Select, from the material below, each line with "Identity" in it.

━━━ Information given

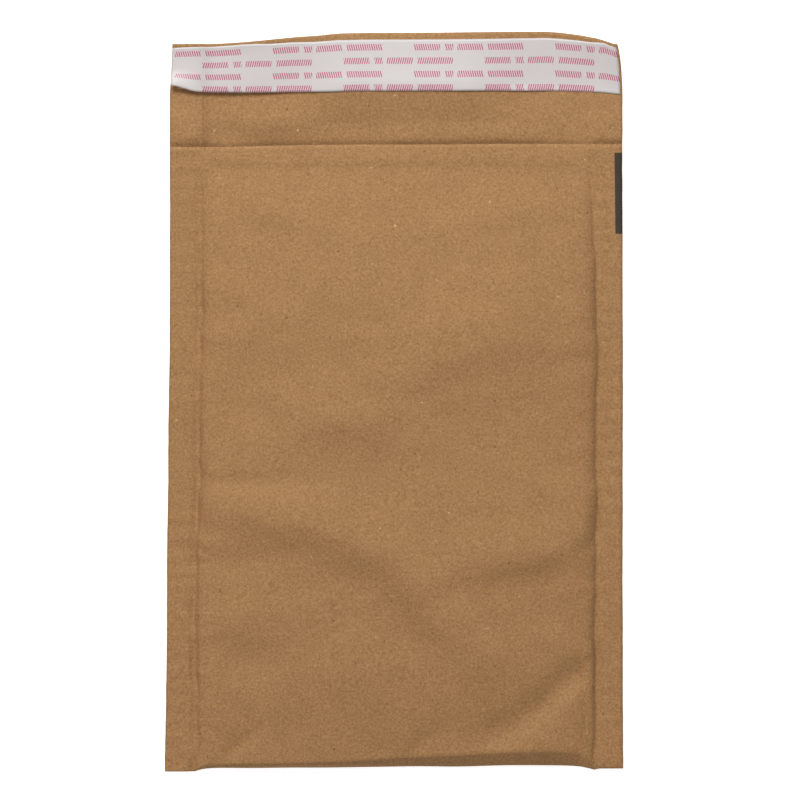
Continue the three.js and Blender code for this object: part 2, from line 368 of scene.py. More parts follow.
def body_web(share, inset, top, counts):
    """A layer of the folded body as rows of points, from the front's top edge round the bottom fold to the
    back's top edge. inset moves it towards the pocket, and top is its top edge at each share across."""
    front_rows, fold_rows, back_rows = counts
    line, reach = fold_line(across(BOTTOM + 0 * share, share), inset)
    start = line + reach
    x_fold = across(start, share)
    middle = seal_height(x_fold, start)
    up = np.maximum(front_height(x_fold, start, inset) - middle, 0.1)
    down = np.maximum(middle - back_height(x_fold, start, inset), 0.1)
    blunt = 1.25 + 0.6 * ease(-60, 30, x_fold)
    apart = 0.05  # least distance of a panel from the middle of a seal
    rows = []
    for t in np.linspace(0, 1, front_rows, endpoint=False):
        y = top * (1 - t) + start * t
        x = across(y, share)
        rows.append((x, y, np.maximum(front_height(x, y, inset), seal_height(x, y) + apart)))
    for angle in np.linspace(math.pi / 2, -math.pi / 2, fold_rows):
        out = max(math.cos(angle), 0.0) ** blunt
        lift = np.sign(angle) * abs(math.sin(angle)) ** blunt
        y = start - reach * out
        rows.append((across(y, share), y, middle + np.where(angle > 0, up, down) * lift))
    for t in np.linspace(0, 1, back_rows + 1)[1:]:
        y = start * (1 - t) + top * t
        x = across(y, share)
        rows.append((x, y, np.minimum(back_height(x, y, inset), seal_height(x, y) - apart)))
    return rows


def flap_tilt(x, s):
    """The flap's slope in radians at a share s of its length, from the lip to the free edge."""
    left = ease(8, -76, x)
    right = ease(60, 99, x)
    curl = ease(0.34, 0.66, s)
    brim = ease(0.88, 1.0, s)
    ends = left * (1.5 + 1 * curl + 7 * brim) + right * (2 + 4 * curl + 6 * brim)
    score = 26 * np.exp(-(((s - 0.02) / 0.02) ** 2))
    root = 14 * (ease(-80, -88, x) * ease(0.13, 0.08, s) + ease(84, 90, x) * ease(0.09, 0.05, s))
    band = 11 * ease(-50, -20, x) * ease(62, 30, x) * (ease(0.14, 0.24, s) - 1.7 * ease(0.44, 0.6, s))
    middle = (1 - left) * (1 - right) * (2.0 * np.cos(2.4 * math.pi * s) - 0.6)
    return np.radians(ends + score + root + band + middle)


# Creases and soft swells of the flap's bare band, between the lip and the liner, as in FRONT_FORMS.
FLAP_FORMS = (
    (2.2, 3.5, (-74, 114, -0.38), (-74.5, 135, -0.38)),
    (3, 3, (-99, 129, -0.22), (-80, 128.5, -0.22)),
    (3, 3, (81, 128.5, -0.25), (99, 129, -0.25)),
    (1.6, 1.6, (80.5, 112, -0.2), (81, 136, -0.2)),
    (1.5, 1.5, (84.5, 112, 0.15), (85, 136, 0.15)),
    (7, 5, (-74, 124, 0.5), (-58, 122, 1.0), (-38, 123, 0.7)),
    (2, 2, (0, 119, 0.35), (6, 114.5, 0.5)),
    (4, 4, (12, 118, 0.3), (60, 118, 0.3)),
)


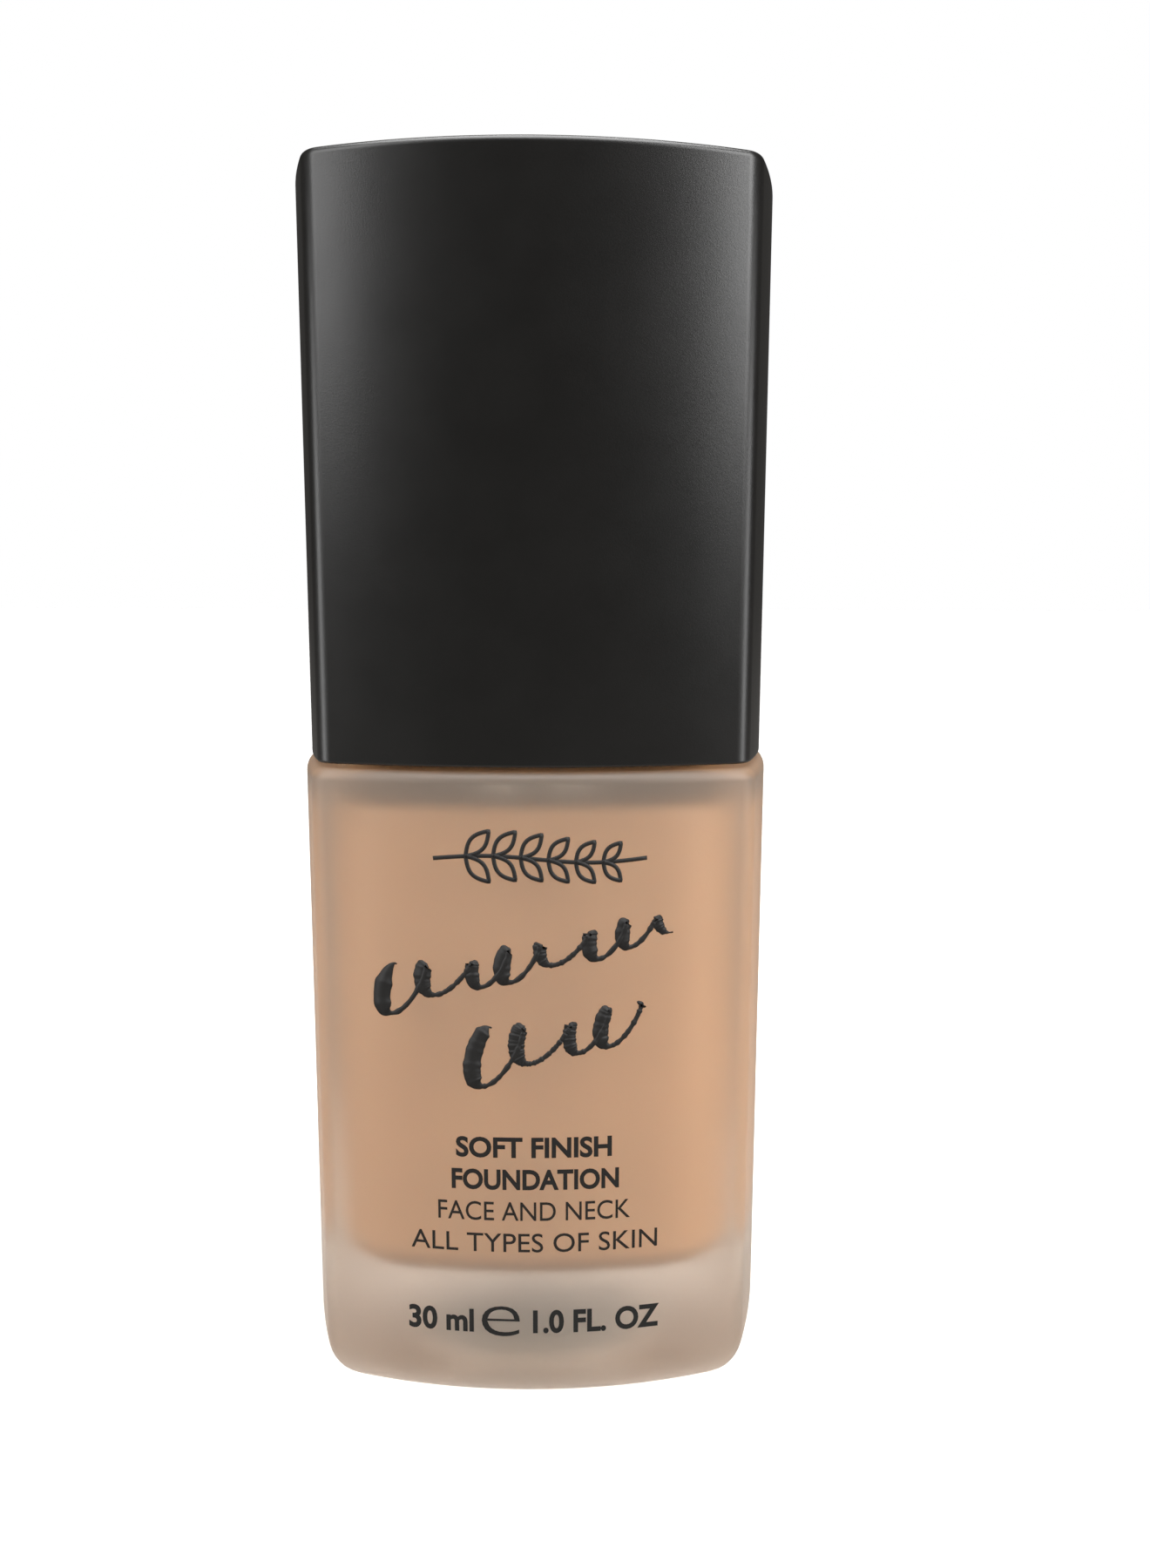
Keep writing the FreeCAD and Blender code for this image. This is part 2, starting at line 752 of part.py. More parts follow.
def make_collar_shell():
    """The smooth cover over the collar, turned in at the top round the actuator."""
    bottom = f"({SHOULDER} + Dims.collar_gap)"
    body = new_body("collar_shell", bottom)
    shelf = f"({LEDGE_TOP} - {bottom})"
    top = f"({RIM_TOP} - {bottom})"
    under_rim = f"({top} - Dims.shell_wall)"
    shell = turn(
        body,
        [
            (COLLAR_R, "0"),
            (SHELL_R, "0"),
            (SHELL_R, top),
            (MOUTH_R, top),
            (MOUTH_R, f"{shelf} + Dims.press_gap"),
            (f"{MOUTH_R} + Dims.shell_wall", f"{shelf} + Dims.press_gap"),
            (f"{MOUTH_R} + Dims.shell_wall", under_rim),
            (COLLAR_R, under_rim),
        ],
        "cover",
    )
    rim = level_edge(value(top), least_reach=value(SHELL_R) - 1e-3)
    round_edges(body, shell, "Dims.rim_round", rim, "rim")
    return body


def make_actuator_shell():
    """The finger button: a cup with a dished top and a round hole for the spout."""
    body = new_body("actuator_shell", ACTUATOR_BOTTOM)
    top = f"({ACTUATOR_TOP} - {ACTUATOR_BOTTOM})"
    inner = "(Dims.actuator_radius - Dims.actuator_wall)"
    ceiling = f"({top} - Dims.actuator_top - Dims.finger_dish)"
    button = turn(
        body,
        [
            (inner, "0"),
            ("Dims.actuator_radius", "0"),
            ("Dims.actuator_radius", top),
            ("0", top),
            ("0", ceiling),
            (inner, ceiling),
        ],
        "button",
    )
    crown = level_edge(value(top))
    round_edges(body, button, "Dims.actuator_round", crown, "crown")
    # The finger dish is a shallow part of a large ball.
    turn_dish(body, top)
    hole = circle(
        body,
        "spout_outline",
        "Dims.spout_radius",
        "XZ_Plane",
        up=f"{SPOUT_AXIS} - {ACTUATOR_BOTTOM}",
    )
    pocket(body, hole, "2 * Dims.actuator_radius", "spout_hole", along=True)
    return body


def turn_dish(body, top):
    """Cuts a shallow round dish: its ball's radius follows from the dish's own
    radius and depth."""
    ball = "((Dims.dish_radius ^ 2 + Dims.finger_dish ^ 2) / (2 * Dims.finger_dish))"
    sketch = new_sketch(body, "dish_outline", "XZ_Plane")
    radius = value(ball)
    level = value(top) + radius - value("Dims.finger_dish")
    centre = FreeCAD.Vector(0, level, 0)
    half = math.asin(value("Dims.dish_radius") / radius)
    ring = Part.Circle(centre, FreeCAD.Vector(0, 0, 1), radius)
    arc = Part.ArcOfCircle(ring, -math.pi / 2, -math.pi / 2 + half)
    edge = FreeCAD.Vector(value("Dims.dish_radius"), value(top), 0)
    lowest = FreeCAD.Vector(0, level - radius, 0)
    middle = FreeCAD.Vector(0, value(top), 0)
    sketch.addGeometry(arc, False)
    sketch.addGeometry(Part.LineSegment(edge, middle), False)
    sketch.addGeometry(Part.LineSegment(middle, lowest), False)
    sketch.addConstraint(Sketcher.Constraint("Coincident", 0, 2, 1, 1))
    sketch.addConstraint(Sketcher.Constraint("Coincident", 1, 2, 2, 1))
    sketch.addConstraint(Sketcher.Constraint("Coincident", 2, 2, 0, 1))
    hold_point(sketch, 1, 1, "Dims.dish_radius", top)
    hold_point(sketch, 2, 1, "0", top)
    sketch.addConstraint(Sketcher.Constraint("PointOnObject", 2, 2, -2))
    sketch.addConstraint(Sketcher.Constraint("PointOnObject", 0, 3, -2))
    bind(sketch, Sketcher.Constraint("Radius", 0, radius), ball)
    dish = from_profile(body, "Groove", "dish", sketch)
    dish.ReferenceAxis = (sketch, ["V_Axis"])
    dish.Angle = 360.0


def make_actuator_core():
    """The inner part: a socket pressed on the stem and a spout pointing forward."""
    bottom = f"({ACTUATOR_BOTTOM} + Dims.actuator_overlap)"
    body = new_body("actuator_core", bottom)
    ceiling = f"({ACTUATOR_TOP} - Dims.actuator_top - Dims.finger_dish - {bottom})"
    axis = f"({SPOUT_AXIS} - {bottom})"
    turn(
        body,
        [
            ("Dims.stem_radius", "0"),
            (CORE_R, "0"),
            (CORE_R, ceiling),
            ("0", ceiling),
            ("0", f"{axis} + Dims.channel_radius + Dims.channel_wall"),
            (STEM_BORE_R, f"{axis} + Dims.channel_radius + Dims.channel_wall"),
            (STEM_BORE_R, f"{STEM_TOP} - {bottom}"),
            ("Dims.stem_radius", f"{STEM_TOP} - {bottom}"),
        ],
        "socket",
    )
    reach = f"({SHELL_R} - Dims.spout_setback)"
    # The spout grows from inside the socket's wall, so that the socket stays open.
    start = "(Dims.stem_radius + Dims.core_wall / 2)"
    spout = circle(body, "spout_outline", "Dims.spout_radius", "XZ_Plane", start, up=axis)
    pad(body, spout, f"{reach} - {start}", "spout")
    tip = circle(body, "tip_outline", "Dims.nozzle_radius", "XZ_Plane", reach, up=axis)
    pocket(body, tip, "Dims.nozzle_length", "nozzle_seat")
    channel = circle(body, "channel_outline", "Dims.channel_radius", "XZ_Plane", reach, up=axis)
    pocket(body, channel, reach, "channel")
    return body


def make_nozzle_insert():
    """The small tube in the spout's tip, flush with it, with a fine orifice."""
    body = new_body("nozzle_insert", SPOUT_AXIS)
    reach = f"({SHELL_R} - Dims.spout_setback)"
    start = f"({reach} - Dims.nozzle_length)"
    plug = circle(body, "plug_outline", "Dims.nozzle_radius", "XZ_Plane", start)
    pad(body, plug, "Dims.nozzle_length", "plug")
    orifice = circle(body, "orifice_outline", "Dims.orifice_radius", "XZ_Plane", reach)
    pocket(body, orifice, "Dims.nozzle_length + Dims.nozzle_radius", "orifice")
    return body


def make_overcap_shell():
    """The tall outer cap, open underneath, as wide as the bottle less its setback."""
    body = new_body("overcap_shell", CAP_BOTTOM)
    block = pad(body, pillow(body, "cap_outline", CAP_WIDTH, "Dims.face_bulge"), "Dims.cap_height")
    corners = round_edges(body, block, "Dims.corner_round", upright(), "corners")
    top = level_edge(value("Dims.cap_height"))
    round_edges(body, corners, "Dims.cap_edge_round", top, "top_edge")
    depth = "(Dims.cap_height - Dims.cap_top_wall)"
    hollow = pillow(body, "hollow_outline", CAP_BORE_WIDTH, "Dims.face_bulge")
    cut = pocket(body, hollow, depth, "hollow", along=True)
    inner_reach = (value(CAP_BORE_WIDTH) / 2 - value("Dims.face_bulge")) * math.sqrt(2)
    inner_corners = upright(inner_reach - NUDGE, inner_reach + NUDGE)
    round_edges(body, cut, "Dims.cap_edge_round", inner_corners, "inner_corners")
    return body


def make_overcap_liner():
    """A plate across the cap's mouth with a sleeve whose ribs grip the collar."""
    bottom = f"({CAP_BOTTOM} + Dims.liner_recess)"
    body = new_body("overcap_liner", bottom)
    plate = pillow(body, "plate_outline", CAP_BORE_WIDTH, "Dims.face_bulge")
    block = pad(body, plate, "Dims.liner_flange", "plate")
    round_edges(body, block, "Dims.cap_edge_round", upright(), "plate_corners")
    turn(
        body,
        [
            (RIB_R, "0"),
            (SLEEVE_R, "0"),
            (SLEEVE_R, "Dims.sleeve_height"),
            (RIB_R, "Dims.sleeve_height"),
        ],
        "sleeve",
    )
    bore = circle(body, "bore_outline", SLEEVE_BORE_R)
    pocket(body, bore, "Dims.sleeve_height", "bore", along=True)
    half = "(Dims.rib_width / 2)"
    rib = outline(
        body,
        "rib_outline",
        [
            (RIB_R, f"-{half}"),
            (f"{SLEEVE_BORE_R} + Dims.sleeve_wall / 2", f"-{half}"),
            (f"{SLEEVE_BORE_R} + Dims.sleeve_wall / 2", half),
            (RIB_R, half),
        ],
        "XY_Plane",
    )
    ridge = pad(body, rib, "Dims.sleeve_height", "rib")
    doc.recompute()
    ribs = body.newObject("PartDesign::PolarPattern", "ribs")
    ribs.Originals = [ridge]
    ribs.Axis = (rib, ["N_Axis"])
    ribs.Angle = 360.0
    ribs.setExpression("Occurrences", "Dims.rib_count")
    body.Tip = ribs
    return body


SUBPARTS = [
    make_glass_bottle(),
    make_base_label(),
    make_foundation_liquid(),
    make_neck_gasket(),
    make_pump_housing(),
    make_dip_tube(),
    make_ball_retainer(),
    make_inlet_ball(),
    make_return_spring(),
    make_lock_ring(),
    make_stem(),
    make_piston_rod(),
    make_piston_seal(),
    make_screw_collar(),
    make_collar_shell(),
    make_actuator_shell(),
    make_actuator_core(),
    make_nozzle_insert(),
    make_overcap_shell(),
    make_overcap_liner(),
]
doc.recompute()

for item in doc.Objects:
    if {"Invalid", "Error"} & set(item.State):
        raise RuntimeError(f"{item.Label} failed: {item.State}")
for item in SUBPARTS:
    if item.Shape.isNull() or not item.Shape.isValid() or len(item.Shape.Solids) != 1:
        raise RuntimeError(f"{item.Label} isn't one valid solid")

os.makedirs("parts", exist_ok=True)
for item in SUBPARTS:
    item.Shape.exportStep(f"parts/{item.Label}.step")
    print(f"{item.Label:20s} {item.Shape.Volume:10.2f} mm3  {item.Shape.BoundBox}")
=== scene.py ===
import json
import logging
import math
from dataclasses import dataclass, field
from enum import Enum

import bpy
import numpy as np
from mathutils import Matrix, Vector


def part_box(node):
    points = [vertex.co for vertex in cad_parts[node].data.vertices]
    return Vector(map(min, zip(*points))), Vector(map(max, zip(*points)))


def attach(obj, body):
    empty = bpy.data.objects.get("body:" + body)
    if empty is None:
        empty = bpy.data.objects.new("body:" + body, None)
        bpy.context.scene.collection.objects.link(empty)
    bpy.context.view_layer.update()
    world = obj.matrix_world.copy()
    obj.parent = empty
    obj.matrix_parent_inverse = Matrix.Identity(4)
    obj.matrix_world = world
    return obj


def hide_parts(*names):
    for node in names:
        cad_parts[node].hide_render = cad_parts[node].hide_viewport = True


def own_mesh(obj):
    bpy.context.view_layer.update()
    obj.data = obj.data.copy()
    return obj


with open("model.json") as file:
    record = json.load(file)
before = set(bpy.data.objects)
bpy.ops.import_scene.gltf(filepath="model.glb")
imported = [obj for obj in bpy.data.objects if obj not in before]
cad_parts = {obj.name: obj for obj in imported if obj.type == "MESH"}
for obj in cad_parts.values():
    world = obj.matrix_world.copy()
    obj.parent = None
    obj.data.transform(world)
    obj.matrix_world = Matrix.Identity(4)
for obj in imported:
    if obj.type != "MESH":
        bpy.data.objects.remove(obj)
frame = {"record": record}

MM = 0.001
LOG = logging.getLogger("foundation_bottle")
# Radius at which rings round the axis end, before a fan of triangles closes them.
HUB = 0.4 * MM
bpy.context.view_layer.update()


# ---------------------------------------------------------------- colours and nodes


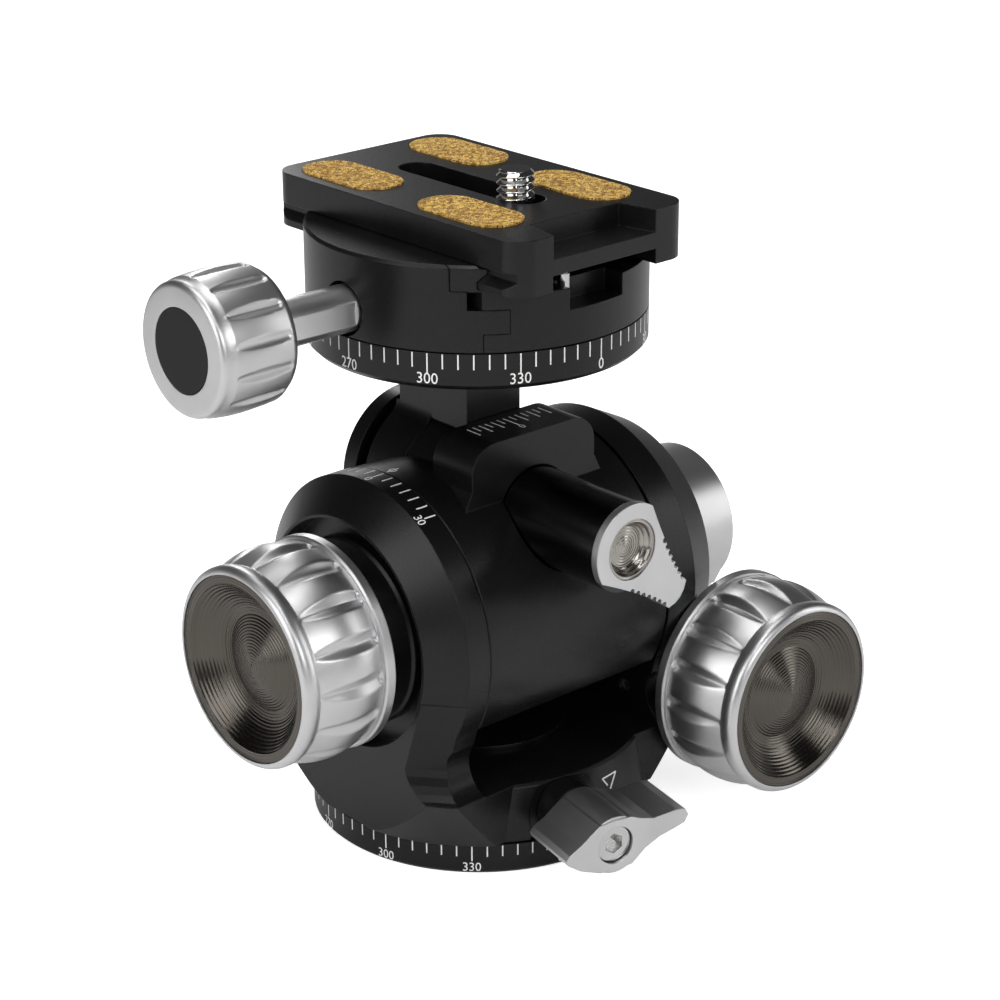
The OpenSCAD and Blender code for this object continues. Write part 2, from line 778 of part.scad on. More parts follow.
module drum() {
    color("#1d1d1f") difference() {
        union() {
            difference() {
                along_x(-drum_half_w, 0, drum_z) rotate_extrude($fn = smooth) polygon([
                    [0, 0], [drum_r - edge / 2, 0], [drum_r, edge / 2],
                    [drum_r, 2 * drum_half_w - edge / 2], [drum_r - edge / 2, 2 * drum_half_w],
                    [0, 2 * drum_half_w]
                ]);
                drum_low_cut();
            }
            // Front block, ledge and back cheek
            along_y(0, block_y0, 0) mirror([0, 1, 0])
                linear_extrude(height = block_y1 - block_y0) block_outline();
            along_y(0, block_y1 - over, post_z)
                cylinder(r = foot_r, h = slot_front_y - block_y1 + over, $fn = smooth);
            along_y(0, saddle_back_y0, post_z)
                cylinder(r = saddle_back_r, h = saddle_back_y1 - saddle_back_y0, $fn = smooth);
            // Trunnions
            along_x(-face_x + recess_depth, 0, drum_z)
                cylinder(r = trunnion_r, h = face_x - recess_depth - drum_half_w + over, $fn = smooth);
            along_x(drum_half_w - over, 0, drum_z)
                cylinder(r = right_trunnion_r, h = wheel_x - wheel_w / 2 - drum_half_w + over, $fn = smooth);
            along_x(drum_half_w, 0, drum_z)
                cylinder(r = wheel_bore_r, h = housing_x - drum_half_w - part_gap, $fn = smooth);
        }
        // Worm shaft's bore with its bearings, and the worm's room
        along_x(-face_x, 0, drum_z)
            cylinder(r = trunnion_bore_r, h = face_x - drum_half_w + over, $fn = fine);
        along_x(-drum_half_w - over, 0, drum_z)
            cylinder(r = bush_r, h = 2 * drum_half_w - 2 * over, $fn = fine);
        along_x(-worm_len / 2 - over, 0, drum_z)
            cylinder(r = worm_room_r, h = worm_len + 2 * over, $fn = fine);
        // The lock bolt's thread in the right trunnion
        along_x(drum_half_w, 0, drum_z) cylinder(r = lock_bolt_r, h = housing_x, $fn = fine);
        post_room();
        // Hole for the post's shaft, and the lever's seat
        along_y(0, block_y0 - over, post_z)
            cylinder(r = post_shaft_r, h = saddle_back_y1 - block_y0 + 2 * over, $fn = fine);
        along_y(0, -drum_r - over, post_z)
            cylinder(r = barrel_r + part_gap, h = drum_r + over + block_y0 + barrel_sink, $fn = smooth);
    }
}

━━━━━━

§ **Result below**:
    obj.matrix_parent_inverse = Matrix.Identity(4)
    obj.matrix_world = Matrix.Identity(4)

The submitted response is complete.